Tal y como comenté el 19/01/20 en “Dos Palaus… para Bruckner y Strauss” a propósito de la “Elektra” que nos ofreció Les Arts, los gustos son patrimonio de cada cual así como su derecho a libremente opinar. Nadie es inferior por no aceptar la música contemporánea como generador de placer sensorial, como tampoco nadie es superior porque le pueda gustar. Ahora bien, quien a ciegas la alaba públicamente sin otra motivación que la de imitar, epatar y parecer más, es digno de tal lástima como la que despiertan los torturados personajes de “Fin de partie” en su oxidada cabaña de metal.

Dudo mucho que, dentro de 100 años, en los teatros de ópera del mundo triunfe la ópera contemporánea (que ya lleva otros 100 años sin triunfar) y se relegue a la de los siglos XVII, XVIII y XIX como algo propio del pasado y marginal. No obstante, hoy la Ópera es mayoritariamente subvencionada con fondos públicos y como tal debe programar para todos los gustos pero, eso sí, en su justa proporcionalidad…

Mi recomendación musical de los Palaus…

Vaya por delante que cualquier concierto u ópera, por muy santificados que sus intervinientes (obras, compositores, instrumentistas, cantantes, directores, escenógrafos, etc.) puedan estar, siempre serán susceptibles de no corresponder a las expectativas generadas, pues esa es la magia del arte musical, que otorga al azar la potestad de reinar.

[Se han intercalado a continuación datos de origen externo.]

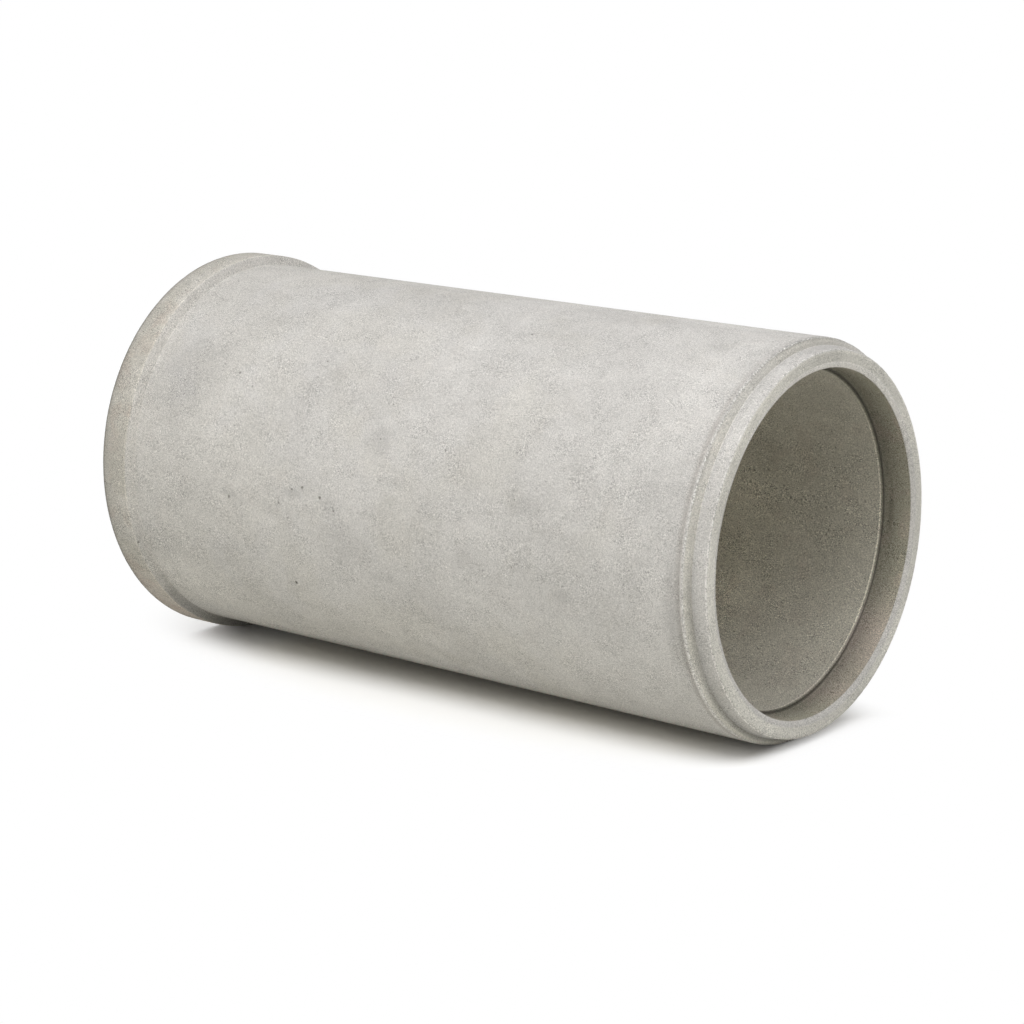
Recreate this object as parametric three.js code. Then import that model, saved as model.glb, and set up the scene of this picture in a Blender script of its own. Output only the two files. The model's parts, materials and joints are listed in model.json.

No obstante, a mayor calidad de la propuesta mayores son las posibilidades de acertar y este es el criterio que me mueve a recomendar lo más atractivo de las nuevas programaciones de los Palaus de Les Arts y de la Música de Valencia para la próxima Temporada 2020-21 (acceso a los folletos pinchando en las imágenes respectivas), con reducción de aforos y mascarillas susceptibles de obligatoriedad.

Con ánimo de ajustar los presupuestos, seleccionaré solo lo mejor (frontera de división que siempre será subjetiva), dividiendo mi recomendación entre lo “Imperativo” (lo imperdible para el aficionado musical) y lo “Importante” (lo susceptible de elección en atención a otros gustos y compromisos), quedando lo demás justificado por algún despiste mío a la hora de atinar.

PALAU DE LES ARTS

– Imperativo: Óperas… “Fin de Partie”, “La Cenerentola”, “Falstaff”, “Tristán e Isolda” y “Cavalleria Rusticana/Pagliacci”.

– Importante: Óperas… “Il tutore burlato”, “Mitridate” y “L´Isola disabitata”. Recitales… Sonya Yoncheva, René Pape y Joyce Didonato. Conciertos… Daniele Gatti y Fabio Luisi.

PALAU DE LA MÚSICA

– Imperativo: Abonos 10 y 22.

– Importante: Abonos 5, 6, 13, 14, 15, 16, 18, 20 y 24.